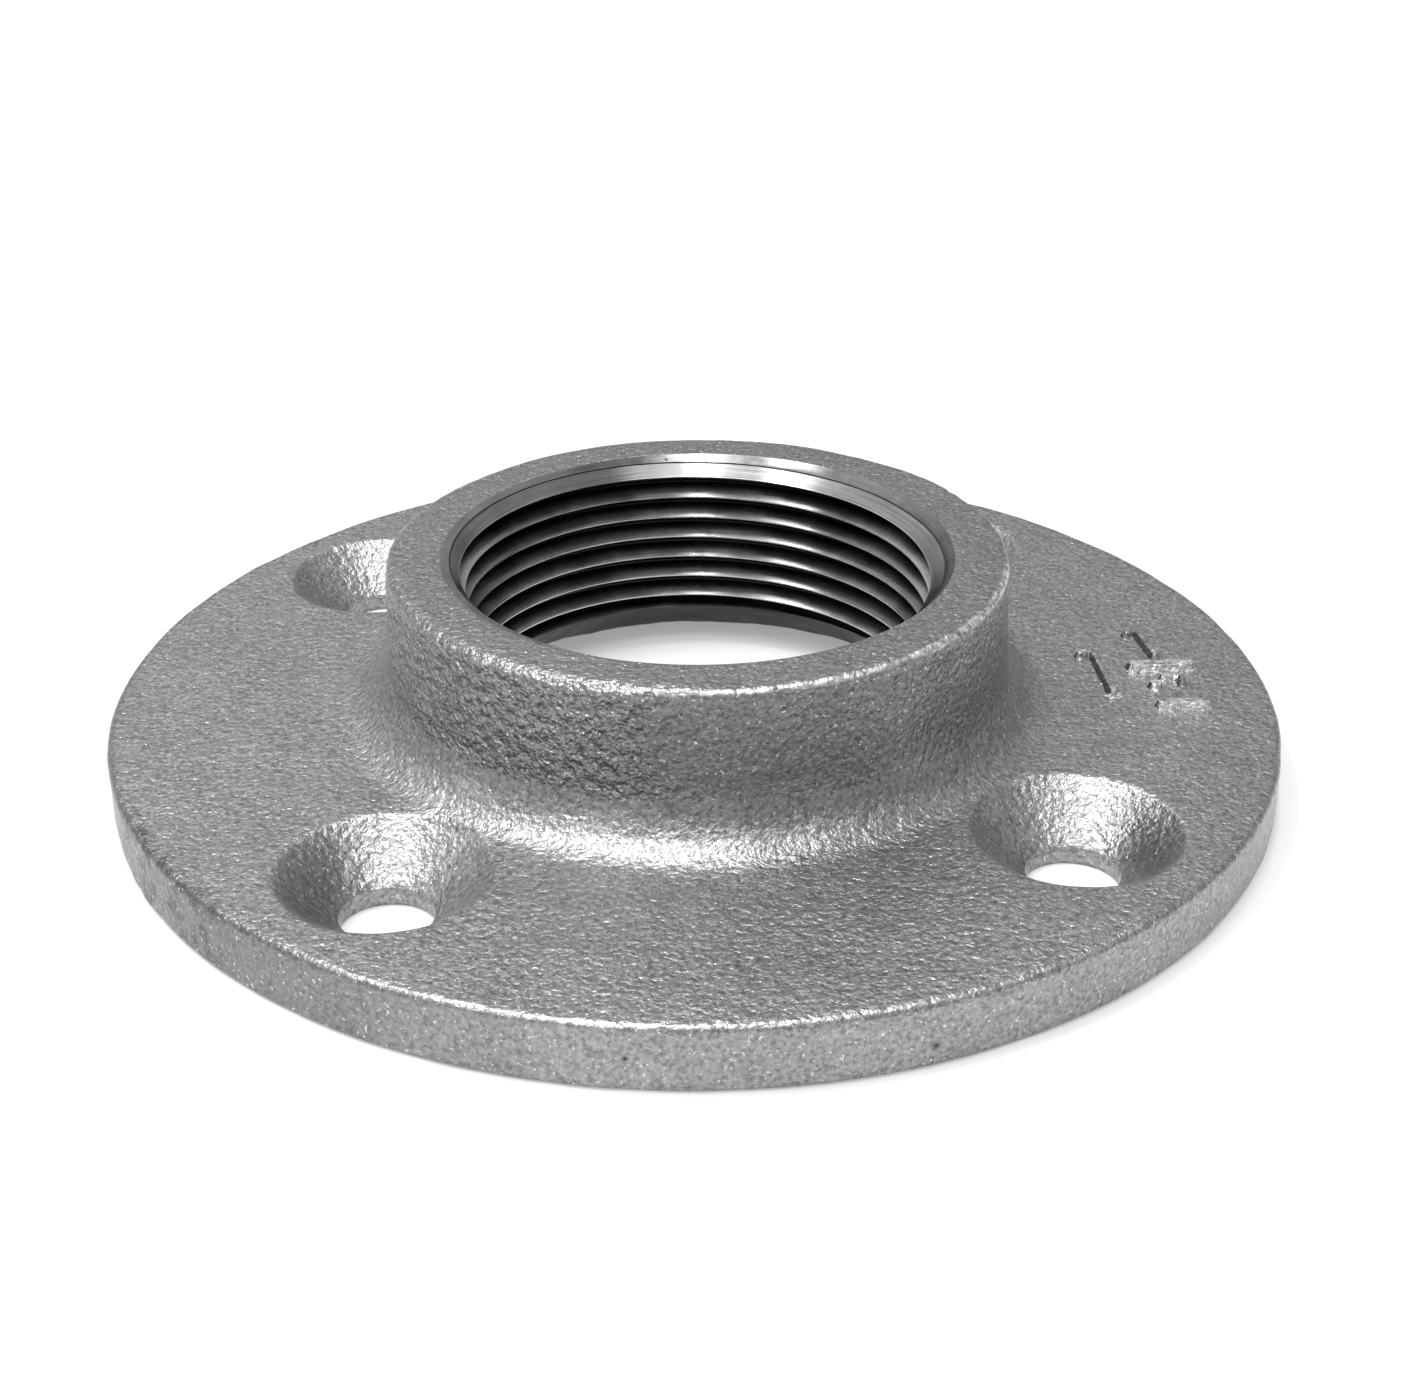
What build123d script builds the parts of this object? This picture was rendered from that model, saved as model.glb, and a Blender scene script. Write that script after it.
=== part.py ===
from build123d import *
import math
import os

# Threaded floor flange, one piece of galvanised malleable iron.
# Millimetres, +Z up. The origin is the middle of the flat underside.

# ---- driving dimensions -------------------------------------------------
FLANGE_R = 56.0          # outer radius of the round foot
FLANGE_T = 6.2           # thickness of the foot at its rim
RIM_ROUND = 0.6          # soft cast round on the top edge of the foot
HUB_R = 29.35            # radius of the hub just under its top edge
HUB_FOOT_R = 29.7        # radius of the hub where the root fillet starts (draft)
HUB_H = 20.9             # height of the hub's top face over the underside
HUB_ROUND = 0.5          # cast round on the hub's top outer edge
FILLET_R = 5.0           # root fillet between hub and foot

BORE_R = 22.1            # thread crests, the plain wall that is stated
MOUTH_R = 24.3           # outer radius of the lead-in at the top face
MOUTH_STEP_R = 23.1      # bottom of the first short chamfer
MOUTH_STEP_Z = 20.15
BORE_TOP_Z = 19.1        # where the lead-in cone ends and the thread starts
FLARE_R = 27.0           # relief at the underside
FLARE_TOP_Z = 4.7        # where the relief meets the bore

PCD_R = 42.8             # screw circle radius
HOLE_COUNT = 4
HOLE_START = -38.3       # azimuth of the first screw hole, degrees
HOLE_R = 4.3             # through hole
SINK_R = 9.3             # countersink at the top face
SINK_BOTTOM_Z = 2.0      # the countersink ends on the straight hole here

FIG_HEIGHT = 0.45        # raised size figures on the foot
FIG_SINK = 0.6           # how far the figures are rooted in the foot


# ---- section of the casting, turned about Z ------------------------------
def section():
    pts_fillet_start = (HUB_FOOT_R, FLANGE_T + FILLET_R)
    pts_fillet_end = (HUB_FOOT_R + FILLET_R, FLANGE_T)
    c = (HUB_FOOT_R + FILLET_R, FLANGE_T + FILLET_R)
    mid = (c[0] - FILLET_R * math.sin(math.radians(45)),
           c[1] - FILLET_R * math.cos(math.radians(45)))
    rim_c = (FLANGE_R - RIM_ROUND, FLANGE_T - RIM_ROUND)
    rim_mid = (rim_c[0] + RIM_ROUND * math.sin(math.radians(45)),
               rim_c[1] + RIM_ROUND * math.cos(math.radians(45)))
    hub_c = (HUB_R - HUB_ROUND, HUB_H - HUB_ROUND)
    hub_mid = (hub_c[0] + HUB_ROUND * math.sin(math.radians(45)),
               hub_c[1] + HUB_ROUND * math.cos(math.radians(45)))

    def v(p):
        return (p[0], 0, p[1])

    edges = [
        Line(v((FLARE_R, 0)), v((FLANGE_R, 0))),
        Line(v((FLANGE_R, 0)), v((FLANGE_R, FLANGE_T - RIM_ROUND))),
        ThreePointArc(v((FLANGE_R, FLANGE_T - RIM_ROUND)), v(rim_mid),
                      v((FLANGE_R - RIM_ROUND, FLANGE_T))),
        Line(v((FLANGE_R - RIM_ROUND, FLANGE_T)), v(pts_fillet_end)),
        ThreePointArc(v(pts_fillet_end), v(mid), v(pts_fillet_start)),
        Line(v(pts_fillet_start), v((HUB_R, HUB_H - HUB_ROUND))),
        ThreePointArc(v((HUB_R, HUB_H - HUB_ROUND)), v(hub_mid),
                      v((HUB_R - HUB_ROUND, HUB_H))),
        Line(v((HUB_R - HUB_ROUND, HUB_H)), v((MOUTH_R, HUB_H))),
        Line(v((MOUTH_R, HUB_H)), v((MOUTH_STEP_R, MOUTH_STEP_Z))),
        Line(v((MOUTH_STEP_R, MOUTH_STEP_Z)), v((BORE_R, BORE_TOP_Z))),
        Line(v((BORE_R, BORE_TOP_Z)), v((BORE_R, FLARE_TOP_Z))),
        Line(v((BORE_R, FLARE_TOP_Z)), v((FLARE_R, 0))),
    ]
    return make_face(Curve() + edges)


body = revolve(section(), Axis.Z, 360)

# ---- four countersunk screw holes ----------------------------------------
for k in range(HOLE_COUNT):
    a = math.radians(HOLE_START + 360.0 / HOLE_COUNT * k)
    x, y = PCD_R * math.cos(a), PCD_R * math.sin(a)
    body -= Pos(x, y, FLANGE_T / 2) * Cylinder(HOLE_R, FLANGE_T * 3)
    # the cone runs on a little above the face at the same slope
    over = 0.5
    slope = (SINK_R - HOLE_R) / (FLANGE_T - SINK_BOTTOM_Z)
    h = FLANGE_T - SINK_BOTTOM_Z + over
    body -= Pos(x, y, SINK_BOTTOM_Z + h / 2) * Cone(HOLE_R, SINK_R + slope * over, h)


# ---- raised plain size figures, 1 1/2, cast on the foot -------------------
def stroke(x0, y0, x1, y1, w):
    """One bar of a figure, standing on the foot, between two points."""
    length = math.hypot(x1 - x0, y1 - y0) + w
    ang = math.degrees(math.atan2(y1 - y0, x1 - x0))
    h = FIG_HEIGHT + FIG_SINK
    return (Pos((x0 + x1) / 2, (y0 + y1) / 2, FLANGE_T - FIG_SINK + h / 2)
            * Rot(0, 0, ang) * Box(length, w, h))


FIGURES = [
    # the whole number: stem and flag
    (39.95, 5.9, 40.6, -1.6, 0.95), (39.7, 6.25, 38.75, 5.95, 0.9),
    # the upper figure of the fraction: stem and flag
    (45.2, 10.8, 45.95, 6.1, 0.85), (45.0, 11.0, 44.2, 10.6, 0.8),
    # the bar of the fraction
    (43.7, 3.5, 48.6, 3.85, 1.6),
    # the lower figure: hook, crown, diagonal and foot
    (44.9, -0.6, 45.9, 0.6, 0.8), (46.1, 0.95, 47.2, 1.2, 0.8),
    (47.6, 0.7, 47.5, -0.5, 0.8), (47.4, -0.8, 45.3, -3.8, 0.75),
    (45.1, -4.58, 49.0, -4.55, 1.2),
]
for x0, y0, x1, y1, w in FIGURES:
    body += stroke(x0, y0, x1, y1, w)

body = body.solid() if hasattr(body, "solid") else body

os.makedirs("parts", exist_ok=True)
export_step(body, "parts/floor_flange.step")
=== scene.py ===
import math

import bpy
import bmesh
import numpy as np
from mathutils import Matrix, Vector
from mathutils.geometry import delaunay_2d_cdt


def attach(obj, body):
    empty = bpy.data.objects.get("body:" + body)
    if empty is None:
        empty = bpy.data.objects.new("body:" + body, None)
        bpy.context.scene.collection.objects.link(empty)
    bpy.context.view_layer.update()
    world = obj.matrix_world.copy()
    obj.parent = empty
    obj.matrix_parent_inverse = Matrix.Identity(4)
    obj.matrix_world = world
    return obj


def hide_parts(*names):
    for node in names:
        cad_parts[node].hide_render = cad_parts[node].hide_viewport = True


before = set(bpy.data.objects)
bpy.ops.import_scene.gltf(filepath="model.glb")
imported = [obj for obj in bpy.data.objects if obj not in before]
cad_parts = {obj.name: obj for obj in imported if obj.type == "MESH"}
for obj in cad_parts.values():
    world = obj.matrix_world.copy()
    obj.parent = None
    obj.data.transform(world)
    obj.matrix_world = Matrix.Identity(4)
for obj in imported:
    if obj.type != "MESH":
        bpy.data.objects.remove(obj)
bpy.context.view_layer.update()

# All lengths below are millimetres in the part's frame; the mesh is scaled to metres at the end.
N = 400                       # columns round the axis
FLANGE_R, FLANGE_T = 56.0, 6.2
HUB_R, HUB_FOOT_R, HUB_H = 29.35, 29.7, 20.9
FILLET = 5.0
PITCH = 25.4 / 11.5           # thread pitch
CREST_R, CREST_Z = 22.13, 19.13   # first crest edge, at azimuth 90
DEPTH = 1.77
TAPER = 1.0 / 32.0            # radius lost per mm downwards
MOUTH_R = 24.3
FLARE_R = 27.1

# screw holes where the casting has them: centre at the top face, centre of the straight hole
HOLES = [
    ((33.36, -27.05), (33.25, -27.25)),
    ((26.45, 33.62), (26.45, 33.6)),
    ((-34.05, 26.52), (-33.9, 26.5)),
    ((-26.22, -33.52), (-26.30, -33.62)),
]
HOLE_R, SINK_R, SINK_Z = 4.15, 9.05, 2.0
RIM_OPEN = 9.75               # where the soft rim of a countersink runs into the face


# ------------------------------------------------------------------ noise
def _hash(ix, iy, iz, seed):
    h = (ix.astype(np.int64) * 374761393 + iy.astype(np.int64) * 668265263
         + iz.astype(np.int64) * 2147483647 + seed * 974634777) & 0xFFFFFFFF
    h = ((h ^ (h >> 13)) * 1274126177) & 0xFFFFFFFF
    h = ((h ^ (h >> 16)) * 2246822519) & 0xFFFFFFFF
    return ((h ^ (h >> 15)) & 0xFFFFFF) / float(0xFFFFFF)


def vnoise(p, size, seed):
    """Smooth value noise in -1..1, with features about `size` mm across."""
    q = p / size
    i = np.floor(q).astype(np.int64)
    f = q - i
    f = f * f * f * (f * (f * 6 - 15) + 10)
    out = np.zeros(len(p))
    for dx in (0, 1):
        for dy in (0, 1):
            for dz in (0, 1):
                w = (np.where(dx, f[:, 0], 1 - f[:, 0]) * np.where(dy, f[:, 1], 1 - f[:, 1])
                     * np.where(dz, f[:, 2], 1 - f[:, 2]))
                out += w * _hash(i[:, 0] + dx, i[:, 1] + dy, i[:, 2] + dz, seed)
    return out * 2 - 1


def smooth(a, b, x):
    t = np.clip((x - a) / (b - a), 0, 1)
    return t * t * (3 - 2 * t)


# ------------------------------------------------------------------ mesh store
verts = []
faces = []
zones = []                    # 0 cast, 1 machined lead-in, 2 thread, 3 relief under the thread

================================

DO THIS >> Gather each line in the data that holds the string "empty".

FINAL ANSWER >>
    empty = bpy.data.objects.get("body:" + body)
    if empty is None:
        empty = bpy.data.objects.new("body:" + body, None)
        bpy.context.scene.collection.objects.link(empty)
    obj.parent = empty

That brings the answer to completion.